My wife and I just boght a 77 Cat30. We really like it. The previous owner removed the stove and replaced it with a small Dorm style GE Frige. It currently runs off shore power. However, it draws less than one amp of current. Since we cruise the local Bay and some part of the lake, we usually are not out longer than 4 to 5 hours. I can run the frige off an inverter if I wanted to, and then switch back to shore power later. 5 hours at running the frige at one amp of current per minute when the compressor is running is max of 60 amps per hour if run contineously. Thats 300 amp hours per 5 hrs and the backup battery is rated at 500 amp hours. Coments?
 
Jun 7, 2004
70
- - Deale, MD
Amps is Amps

You have missed the picture here. Amps are a unit of current flow. There's no meaning to amps per minute or amps per hour. (Actually the Amp or Ampere is one coulomb of charge per second.) One Amp for one Hour is one Amp-hour. How do you know that your fridge uses only one amp? Is that the 110 volt AC current draw or the 12 volt DC draw? Usually the steady current draw (1 Amp ?) is one fifth to one tenth of the start up current (locked rotor current). Measuring AC current draw can be tough unless you have one of the nifty clamp on sensors. Measuring DC current is much easier and a standard automotive type ammeter will do it with no trouble (it has a shunt built in).

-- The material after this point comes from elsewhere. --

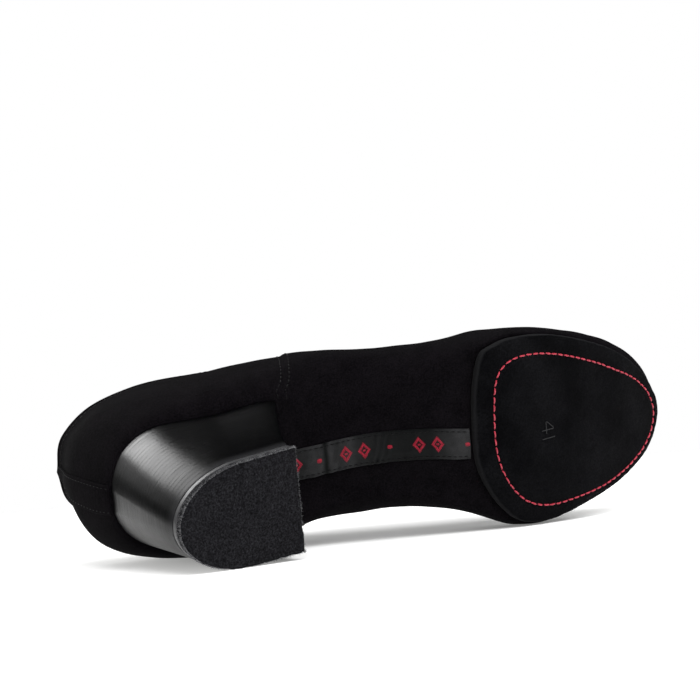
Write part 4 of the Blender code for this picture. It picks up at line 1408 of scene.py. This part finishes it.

You need to measure the DC current FLOWING INTO YOUR INVERTER with a DC ammeter. Watch the meter as the compressor motor starts up to see the maximum draw. Then figure out the total energy requirement in Amp-hours that you need. Clearly the one amp current is the AC current rating but one amp at 110 Volts AC is going to be around ten amps at 12 volt DC and inverter losses may make it a little more. Ten amps for 5 hours is 50 amp-hours. Since you should never discharge your battery by more than about 40% of its total capacity you will need a 125 amp-hour battery bank (probably two group 27s) just to run the fridge. In addition the starting current could be between 50 and 100 amps at the battery so make sure your inverter can supply 600 to 1200 watts of power (volts times amps) and that your batteries can produce 50 to 100 amps of cold cranking current (CCA). Use big wires to carry this current like the wires on your batteries. PS I am willing to bet that your back up battery is not rated at 500 amp-hours. It is probably 500 CCA. A 500 Amp-hour battery will weigh roughly 500 lbs. (5 group 31s will just do it.) And if you only have one "backup battery" it is probably an 85 to 90 amp-hour group 24 or group 27 battery. Do you have only one battery aboard? Does it have to start your engine too? Time to buy a good book on boat electrics!